> **OBJECTIVE**:
Quote only the part that opens with the line containing "# Sprung ring, open" and closes with the line containing "before = set(bpy.data.objects)". Keep both of those lines.
>> Begin
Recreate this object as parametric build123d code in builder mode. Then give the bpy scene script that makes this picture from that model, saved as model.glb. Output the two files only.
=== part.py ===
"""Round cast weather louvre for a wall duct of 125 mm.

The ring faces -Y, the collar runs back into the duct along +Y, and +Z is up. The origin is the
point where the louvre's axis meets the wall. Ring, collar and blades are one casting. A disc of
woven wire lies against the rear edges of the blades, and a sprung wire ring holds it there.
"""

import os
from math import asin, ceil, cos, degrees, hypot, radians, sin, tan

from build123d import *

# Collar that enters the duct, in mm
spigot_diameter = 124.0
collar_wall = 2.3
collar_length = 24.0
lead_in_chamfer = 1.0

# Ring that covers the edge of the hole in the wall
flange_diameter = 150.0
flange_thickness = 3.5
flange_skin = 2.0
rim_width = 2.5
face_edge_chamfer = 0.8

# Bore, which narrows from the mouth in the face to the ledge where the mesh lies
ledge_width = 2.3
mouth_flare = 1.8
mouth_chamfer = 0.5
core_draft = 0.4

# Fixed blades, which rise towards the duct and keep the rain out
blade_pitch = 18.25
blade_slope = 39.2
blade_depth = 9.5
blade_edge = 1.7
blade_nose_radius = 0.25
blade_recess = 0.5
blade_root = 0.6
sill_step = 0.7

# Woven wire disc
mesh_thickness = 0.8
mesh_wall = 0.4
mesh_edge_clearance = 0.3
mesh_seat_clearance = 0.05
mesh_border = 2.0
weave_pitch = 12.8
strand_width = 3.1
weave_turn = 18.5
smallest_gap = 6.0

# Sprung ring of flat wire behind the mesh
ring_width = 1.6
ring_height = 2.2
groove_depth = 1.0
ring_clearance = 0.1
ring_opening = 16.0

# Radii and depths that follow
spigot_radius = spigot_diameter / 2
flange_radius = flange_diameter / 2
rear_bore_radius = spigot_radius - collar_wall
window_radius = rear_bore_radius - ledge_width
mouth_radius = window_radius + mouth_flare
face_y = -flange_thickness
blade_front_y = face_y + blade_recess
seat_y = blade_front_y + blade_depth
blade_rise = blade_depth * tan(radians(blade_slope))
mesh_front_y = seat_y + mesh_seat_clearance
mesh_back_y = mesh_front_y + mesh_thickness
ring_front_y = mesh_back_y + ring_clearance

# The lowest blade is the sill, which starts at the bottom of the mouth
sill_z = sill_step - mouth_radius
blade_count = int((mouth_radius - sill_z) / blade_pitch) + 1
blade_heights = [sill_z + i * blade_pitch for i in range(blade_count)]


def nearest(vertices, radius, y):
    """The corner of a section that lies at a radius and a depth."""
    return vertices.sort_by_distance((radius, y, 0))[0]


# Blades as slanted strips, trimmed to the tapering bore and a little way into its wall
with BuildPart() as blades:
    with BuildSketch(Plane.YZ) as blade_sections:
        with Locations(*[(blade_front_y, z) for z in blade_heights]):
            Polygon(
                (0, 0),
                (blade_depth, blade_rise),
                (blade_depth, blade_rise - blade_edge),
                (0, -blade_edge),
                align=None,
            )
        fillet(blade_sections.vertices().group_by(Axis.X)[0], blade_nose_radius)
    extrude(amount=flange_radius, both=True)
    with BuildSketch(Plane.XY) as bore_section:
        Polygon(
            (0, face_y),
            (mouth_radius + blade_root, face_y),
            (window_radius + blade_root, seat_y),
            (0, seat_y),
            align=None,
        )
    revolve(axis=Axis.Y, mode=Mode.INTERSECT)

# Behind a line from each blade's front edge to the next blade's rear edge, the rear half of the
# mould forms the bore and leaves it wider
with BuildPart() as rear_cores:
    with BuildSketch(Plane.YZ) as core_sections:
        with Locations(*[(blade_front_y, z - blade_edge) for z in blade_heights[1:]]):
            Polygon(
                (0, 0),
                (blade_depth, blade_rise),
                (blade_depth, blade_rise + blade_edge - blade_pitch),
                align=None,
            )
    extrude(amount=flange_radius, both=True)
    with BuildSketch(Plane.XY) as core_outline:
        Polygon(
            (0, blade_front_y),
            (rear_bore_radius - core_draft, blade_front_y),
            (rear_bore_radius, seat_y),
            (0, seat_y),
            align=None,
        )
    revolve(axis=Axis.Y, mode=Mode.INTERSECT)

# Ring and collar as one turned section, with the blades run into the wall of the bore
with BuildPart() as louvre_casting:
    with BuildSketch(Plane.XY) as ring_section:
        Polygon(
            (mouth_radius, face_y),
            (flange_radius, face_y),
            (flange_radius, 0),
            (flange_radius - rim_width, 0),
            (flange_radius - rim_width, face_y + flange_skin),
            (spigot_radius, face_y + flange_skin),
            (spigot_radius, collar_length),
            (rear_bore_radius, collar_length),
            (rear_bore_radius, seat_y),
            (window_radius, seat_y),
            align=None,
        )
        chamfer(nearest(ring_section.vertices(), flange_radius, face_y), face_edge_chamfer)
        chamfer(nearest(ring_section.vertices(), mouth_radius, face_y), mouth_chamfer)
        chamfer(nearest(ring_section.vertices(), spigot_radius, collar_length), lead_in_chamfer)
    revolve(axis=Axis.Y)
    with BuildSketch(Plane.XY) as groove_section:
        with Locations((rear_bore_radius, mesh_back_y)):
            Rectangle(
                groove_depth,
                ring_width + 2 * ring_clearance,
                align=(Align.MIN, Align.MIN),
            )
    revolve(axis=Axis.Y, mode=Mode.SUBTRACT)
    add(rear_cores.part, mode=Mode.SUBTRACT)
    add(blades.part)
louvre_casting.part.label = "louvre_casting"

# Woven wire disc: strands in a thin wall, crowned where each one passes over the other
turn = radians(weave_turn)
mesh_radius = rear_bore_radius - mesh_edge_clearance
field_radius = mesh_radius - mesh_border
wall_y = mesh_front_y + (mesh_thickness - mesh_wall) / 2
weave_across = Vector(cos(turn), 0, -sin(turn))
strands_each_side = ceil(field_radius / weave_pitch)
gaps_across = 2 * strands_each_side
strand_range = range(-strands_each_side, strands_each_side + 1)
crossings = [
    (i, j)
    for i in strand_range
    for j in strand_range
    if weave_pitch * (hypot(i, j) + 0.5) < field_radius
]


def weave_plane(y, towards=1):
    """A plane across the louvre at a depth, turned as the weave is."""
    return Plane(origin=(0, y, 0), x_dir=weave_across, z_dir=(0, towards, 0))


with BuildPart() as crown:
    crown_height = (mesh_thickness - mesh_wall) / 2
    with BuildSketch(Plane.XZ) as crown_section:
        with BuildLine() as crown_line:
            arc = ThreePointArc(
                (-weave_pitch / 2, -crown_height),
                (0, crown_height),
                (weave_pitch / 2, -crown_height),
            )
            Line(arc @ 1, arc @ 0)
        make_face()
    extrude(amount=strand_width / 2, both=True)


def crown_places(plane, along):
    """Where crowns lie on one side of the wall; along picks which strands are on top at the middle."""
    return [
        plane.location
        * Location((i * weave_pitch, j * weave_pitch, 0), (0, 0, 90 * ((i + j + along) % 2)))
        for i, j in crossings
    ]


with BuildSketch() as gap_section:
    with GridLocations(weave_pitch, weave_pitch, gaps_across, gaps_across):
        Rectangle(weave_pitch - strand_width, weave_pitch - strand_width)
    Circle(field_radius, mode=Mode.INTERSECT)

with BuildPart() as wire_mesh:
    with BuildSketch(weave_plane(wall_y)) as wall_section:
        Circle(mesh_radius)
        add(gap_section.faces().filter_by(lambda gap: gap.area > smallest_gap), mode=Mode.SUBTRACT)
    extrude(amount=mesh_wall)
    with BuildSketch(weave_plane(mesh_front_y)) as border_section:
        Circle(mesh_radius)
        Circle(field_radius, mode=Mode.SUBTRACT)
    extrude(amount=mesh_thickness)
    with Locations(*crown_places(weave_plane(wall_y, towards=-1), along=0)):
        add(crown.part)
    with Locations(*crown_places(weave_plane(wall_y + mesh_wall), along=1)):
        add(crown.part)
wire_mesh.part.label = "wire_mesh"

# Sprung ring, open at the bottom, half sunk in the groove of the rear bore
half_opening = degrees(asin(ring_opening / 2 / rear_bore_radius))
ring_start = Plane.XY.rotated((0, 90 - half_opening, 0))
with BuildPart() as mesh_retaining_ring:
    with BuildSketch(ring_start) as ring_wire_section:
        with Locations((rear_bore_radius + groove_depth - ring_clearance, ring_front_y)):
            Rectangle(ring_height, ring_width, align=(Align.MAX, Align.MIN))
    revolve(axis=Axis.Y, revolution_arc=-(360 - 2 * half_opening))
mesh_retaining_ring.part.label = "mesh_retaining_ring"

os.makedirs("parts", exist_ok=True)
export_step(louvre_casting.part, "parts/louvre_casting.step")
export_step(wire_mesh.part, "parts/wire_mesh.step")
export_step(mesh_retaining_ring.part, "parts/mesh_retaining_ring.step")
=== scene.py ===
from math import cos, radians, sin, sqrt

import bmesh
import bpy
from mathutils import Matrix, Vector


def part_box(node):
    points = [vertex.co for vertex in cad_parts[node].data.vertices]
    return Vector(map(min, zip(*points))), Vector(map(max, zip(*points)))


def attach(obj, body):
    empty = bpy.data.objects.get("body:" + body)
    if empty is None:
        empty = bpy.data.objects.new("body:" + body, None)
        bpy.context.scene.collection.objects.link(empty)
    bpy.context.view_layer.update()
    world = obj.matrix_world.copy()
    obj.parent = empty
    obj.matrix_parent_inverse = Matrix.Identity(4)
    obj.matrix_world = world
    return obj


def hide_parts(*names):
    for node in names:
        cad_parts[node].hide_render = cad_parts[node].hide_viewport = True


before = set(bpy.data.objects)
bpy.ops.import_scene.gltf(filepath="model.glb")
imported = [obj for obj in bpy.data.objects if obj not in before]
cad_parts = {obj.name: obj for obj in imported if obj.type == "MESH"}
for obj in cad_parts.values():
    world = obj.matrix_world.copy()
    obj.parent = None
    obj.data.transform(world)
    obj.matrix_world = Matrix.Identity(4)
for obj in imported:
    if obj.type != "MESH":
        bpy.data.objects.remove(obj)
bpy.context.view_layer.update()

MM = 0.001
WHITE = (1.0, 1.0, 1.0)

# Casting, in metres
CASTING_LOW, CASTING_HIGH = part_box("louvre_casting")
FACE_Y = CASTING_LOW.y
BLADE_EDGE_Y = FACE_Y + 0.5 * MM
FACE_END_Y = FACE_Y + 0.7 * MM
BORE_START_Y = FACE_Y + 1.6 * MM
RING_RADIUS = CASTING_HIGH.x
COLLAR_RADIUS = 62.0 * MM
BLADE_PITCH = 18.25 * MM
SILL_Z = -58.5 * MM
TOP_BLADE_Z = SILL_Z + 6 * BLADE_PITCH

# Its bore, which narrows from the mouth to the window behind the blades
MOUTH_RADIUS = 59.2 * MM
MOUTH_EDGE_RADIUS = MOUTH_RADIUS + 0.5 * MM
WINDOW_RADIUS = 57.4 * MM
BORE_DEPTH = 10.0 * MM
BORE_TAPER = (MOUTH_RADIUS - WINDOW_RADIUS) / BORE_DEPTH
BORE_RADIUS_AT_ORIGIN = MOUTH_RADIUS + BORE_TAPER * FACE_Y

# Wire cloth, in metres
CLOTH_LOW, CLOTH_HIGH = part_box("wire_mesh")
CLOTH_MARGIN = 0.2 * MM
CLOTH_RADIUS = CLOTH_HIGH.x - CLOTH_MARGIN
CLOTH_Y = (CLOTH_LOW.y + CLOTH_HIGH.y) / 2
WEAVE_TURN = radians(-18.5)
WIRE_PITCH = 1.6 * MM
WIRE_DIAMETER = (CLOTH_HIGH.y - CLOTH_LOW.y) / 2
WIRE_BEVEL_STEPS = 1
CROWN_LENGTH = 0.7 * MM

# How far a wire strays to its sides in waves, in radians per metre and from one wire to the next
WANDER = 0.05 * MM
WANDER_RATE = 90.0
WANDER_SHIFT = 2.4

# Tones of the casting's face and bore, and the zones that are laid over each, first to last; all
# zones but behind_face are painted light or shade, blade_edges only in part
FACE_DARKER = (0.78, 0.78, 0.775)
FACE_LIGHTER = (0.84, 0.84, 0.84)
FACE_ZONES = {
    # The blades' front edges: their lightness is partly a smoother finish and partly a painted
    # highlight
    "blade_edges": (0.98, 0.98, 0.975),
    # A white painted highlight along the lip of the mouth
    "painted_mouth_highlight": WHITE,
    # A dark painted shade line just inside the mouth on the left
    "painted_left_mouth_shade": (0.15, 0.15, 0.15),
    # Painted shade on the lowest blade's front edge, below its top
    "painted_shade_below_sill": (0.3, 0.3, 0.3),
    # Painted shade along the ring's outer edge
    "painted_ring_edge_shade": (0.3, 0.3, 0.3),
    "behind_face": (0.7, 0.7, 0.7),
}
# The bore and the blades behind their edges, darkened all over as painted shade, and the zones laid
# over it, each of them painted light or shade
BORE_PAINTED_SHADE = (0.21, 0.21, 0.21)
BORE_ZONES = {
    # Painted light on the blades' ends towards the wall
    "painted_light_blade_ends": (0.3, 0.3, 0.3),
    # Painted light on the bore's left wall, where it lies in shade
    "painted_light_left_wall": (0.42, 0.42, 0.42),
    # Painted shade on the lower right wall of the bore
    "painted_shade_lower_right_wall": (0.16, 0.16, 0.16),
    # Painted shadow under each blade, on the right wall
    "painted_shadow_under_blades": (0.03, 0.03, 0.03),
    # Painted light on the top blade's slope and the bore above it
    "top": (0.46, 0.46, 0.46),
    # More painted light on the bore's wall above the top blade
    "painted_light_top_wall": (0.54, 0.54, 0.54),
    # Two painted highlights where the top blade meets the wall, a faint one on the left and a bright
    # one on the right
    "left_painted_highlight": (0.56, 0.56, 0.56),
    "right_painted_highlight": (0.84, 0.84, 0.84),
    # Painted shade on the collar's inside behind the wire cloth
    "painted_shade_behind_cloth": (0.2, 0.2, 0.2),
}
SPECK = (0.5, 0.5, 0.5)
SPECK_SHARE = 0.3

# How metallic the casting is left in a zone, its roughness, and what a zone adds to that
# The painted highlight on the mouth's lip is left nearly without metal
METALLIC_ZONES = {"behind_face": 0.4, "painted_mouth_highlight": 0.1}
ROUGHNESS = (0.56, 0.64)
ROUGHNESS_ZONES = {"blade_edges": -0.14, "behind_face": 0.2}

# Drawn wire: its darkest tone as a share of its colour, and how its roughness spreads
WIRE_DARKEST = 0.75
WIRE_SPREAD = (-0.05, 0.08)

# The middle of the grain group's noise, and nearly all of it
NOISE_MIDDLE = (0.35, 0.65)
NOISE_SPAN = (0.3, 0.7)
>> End
> **FINISHED ANSWER**:
# Sprung ring, open at the bottom, half sunk in the groove of the rear bore
half_opening = degrees(asin(ring_opening / 2 / rear_bore_radius))
ring_start = Plane.XY.rotated((0, 90 - half_opening, 0))
with BuildPart() as mesh_retaining_ring:
    with BuildSketch(ring_start) as ring_wire_section:
        with Locations((rear_bore_radius + groove_depth - ring_clearance, ring_front_y)):
            Rectangle(ring_height, ring_width, align=(Align.MAX, Align.MIN))
    revolve(axis=Axis.Y, revolution_arc=-(360 - 2 * half_opening))
mesh_retaining_ring.part.label = "mesh_retaining_ring"

os.makedirs("parts", exist_ok=True)
export_step(louvre_casting.part, "parts/louvre_casting.step")
export_step(wire_mesh.part, "parts/wire_mesh.step")
export_step(mesh_retaining_ring.part, "parts/mesh_retaining_ring.step")
=== scene.py ===
from math import cos, radians, sin, sqrt

import bmesh
import bpy
from mathutils import Matrix, Vector


def part_box(node):
    points = [vertex.co for vertex in cad_parts[node].data.vertices]
    return Vector(map(min, zip(*points))), Vector(map(max, zip(*points)))


def attach(obj, body):
    empty = bpy.data.objects.get("body:" + body)
    if empty is None:
        empty = bpy.data.objects.new("body:" + body, None)
        bpy.context.scene.collection.objects.link(empty)
    bpy.context.view_layer.update()
    world = obj.matrix_world.copy()
    obj.parent = empty
    obj.matrix_parent_inverse = Matrix.Identity(4)
    obj.matrix_world = world
    return obj


def hide_parts(*names):
    for node in names:
        cad_parts[node].hide_render = cad_parts[node].hide_viewport = True


before = set(bpy.data.objects)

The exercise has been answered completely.